KEHIDUPAN Myra Riggs, hari-hari ini, diliputi ketidakpastian. Perempuan berusia 61 tahun, yang tinggal di kota Baltimore, AS itu, tak nyaman lagi tinggal di rumahnya yang memiliki pekarangan luas dan ditumbuhi pepohonan. Sewaktu-waktu, rumah yang dibelinya melalui pinjaman model sub-prime mortgage (kredit perumahan), lenyap berpindah tangan.
Melalui model sub-prime mortgage ini, sebuah lembaga keuangan bukan bank, memberikan kesempatan kepada orang-orang seperti Riggs, yang berpendapatan rendah dan memiliki catatan kredit yang buruk, memperoleh segepok uang kontan dengan bunga tinggi. Gabungan dari dua hal itu, menyebabkan model sub-prime mortgage mengandung resiko yang sangat tinggi.
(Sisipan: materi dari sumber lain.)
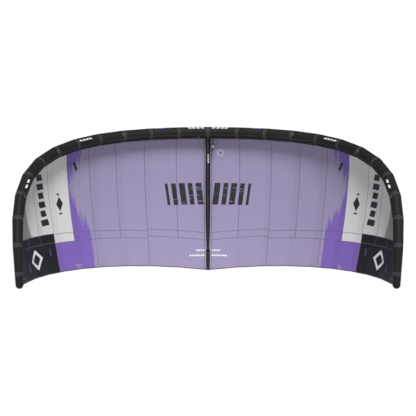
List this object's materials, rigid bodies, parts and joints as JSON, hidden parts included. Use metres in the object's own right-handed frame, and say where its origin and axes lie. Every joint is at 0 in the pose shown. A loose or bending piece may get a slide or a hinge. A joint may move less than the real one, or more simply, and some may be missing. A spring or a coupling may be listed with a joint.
{
  "type": "leading edge inflatable kite",
  "caption": "Power kite with an inflated curved leading-edge tube, one central strut and a thin panelled cloth canopy, for pulling a rider by lines.",
  "frame": {"origin": "axis of the leading-edge tube at mid-span", "axes": "+X along the span, +Z from the trailing edge up to the leading edge, -Y towards the rider, on the hollow side"},
  "size_m": [5.4018, 3.0738, 2.294],
  "materials": {
    "casing": "woven polyester sailcloth, semi-matte",
    "canopy_colour": "coated ripstop cloth, slight sheen",
    "canopy_white": "coated ripstop cloth, slight sheen",
    "canopy_dark": "coated ripstop cloth, slight sheen",
    "tape": "folded polyester tape",
    "bladder": "clear polyurethane film",
    "strut": "woven polyester sailcloth, semi-matte",
    "valve": "moulded",
    "silicone": "soft silicone",
    "hose": "smooth flexible hose",
    "clear_plastic": "moulded, translucent white",
    "patch": "bonded cloth patch",
    "steel": "round wire",
    "zip_tape": "woven zip tape",
    "zip_metal": "cast slider",
    "webbing": "woven webbing"
  },
  "bodies": {
    "kite": {"le_panel_1_right": "casing", "le_panel_2_right": "casing", "le_panel_3_right": "casing", "le_panel_4_right": "casing", "le_panel_5_right": "casing", "le_panel_6_right": "casing", "le_tip_right": "casing", "le_panel_1_left": "casing", "le_panel_2_left": "casing", "le_panel_3_left": "casing", "le_panel_4_left": "casing", "le_panel_5_left": "casing", "le_panel_6_left": "casing", "le_tip_left": "casing", "canopy_centre_band": "canopy_colour", "canopy_panel_1_right": "canopy_colour", "canopy_panel_2_right": "canopy_colour", "canopy_panel_3_right": "canopy_colour", "canopy_panel_4_right": "canopy_colour", "canopy_panel_5_right": "canopy_colour", "canopy_panel_6_right": "canopy_white", "canopy_panel_7_right": "canopy_white", "canopy_panel_8_right": "canopy_white", "canopy_panel_1_left": "canopy_colour", "canopy_panel_2_left": "canopy_colour", "canopy_panel_3_left": "canopy_colour", "canopy_panel_4_left": "canopy_colour", "canopy_panel_5_left": "canopy_colour", "canopy_panel_6_left": "canopy_white", "canopy_panel_7_left": "canopy_white", "canopy_panel_8_left": "canopy_white", "lower_panel_1_right": "canopy_colour", "lower_panel_2_right": "canopy_colour", "lower_panel_3_right": "canopy_colour", "tip_panel_right": "canopy_dark", "lower_panel_1_left": "canopy_colour", "lower_panel_2_left": "canopy_colour", "lower_panel_3_left": "canopy_colour", "tip_panel_left": "canopy_dark", "trailing_edge_tape": "tape", "le_bladder": "bladder", "strut_casing": "strut", "strut_bladder": "bladder", "strut_web": "strut", "strut_tail_patch": "strut", "valve_base": "valve", "hose": "hose", "hose_fittings": "clear_plastic", "clip_body": "clear_plastic", "leash_patch": "patch", "zip_closure": "zip_tape", "bridle_loops_right": "webbing", "bridle_loops_left": "webbing", "tip_loop_right": "webbing", "tip_loop_left": "webbing"},
    "valve_cap": {"valve_cap": "valve"},
    "valve_flap": {"valve_flap": "silicone"},
    "clip_lever": {"clip_lever": "clear_plastic"},
    "leash_ring": {"leash_ring": "steel"},
    "zip_slider": {"zip_slider": "zip_metal"}
  },
  "joints": [
    {"name": "valve_cap_hinge", "type": "hinge", "parent": "kite", "child": "valve_cap", "pos_m": [-0.15212, -0.09424, -0.06386], "axis": [-0.9962, -0.0875, -0.0034], "range_deg": [0, 115]},
    {"name": "valve_flap_hinge", "type": "hinge", "parent": "kite", "child": "valve_flap", "pos_m": [-0.1536, -0.07772, -0.05401], "axis": [0.9962, 0.0875, 0.0034], "range_deg": [0, 50], "stiffness_Nm_per_rad": 0.002},
    {"name": "clip_lever_hinge", "type": "hinge", "parent": "kite", "child": "clip_lever", "pos_m": [0.08, -0.077, -0.221], "axis": [1, 0, 0], "range_deg": [0, 120]},
    {"name": "leash_ring_hinge", "type": "hinge", "parent": "kite", "child": "leash_ring", "pos_m": [0.19972, 0.03141, -0.32793], "axis": [-0.9962, 0.0877, 0], "range_deg": [-4, 160]},
    {"name": "zip_slide", "type": "slide", "parent": "kite", "child": "zip_slider", "axis": [0.9962, -0.0875, -0.0034], "range_m": [0, 0.128]}
  ]
}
Memang beberapan tahun belakangan ini, pasar surat utang kredit perumahan (sub-prime mortgage) tengah menjamur di Amerika Serikat dan Inggris. Bagi orang-orang seperti Riggs, sub-prime mortgage tak lain adalah perwujudan dari “mimpi tentang Amerika sebagai tanah yang dijanjikan.” Dengan sub-prime mortgage, tidak hanya mereka yang kaya yang bisa memiliki rumah sendiri. Inilah realisasi dari janji yang dicanangkan oleh kapitalisme-neoliberal. Tetapi, sejak jatuhnya pasar saham Amerika Serikat pada 10 Oktober lalu, mimpi Riggs pelan-pelan buyar. Jatuhnya pasar saham itu, menyebabkan Riggs harus membayar utang dan bunganya dengan nilai yang sangat tinggi.
“Semuanya lenyap begitu saja, karena kebodohan saya. Saya tak tahu apa-apa tentang ARMs (adjustable rate mortgages). Itu semua adalah tipuan,” ujar Riggs kesal.
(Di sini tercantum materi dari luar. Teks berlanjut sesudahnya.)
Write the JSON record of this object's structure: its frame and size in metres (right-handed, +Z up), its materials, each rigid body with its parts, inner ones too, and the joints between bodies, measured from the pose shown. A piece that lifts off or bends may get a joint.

Mengapa Riggs tiba-tiba merasa dirinya tertipu? Penjelasannya jauh berada di luar kota Baltimore.
Sebenarnya, jejak-jejak krisis ini sudah bermula sejak tahun 2001 ketika terjadi gelombang pasang bisnis properti. Perusahaan-perusahaan properti berlomba-lomba membangun rumah, karena adanya kemudahan memperoleh kredit dari lembaga keuangan. Tetapi, pada Agustus 2005, gelombang pasang ini berhenti. Pada 2006, terjadi koreksi pasar yang substansial dan pada pertengahan Agustus 2006, U.S. Home Construction Index, jatuh lebih dari 40 persen. Pada saat yang sama, sekitar $400B dari ARMs, lenyap.
Memasuki 2007, krisis properti semakin tak terhentikan. Harga jual rumah jatuh, menyebabkan industri sub-prime mortgage skala besar seperti American Home Mortgage Investment Corporation (AHMI), Mortgage Guaranty Insurance Corporation (MGIC), dan New Century Financial Corporation (NCFC), jatuh bangkrut. Para investor kehilangan billiunan dollar untuk mencegah agar aset-aset sub-prime mortgage tidak lenyap. Tindakan ini kemudian memicu terjadinya huru-hara di pasar finansial global.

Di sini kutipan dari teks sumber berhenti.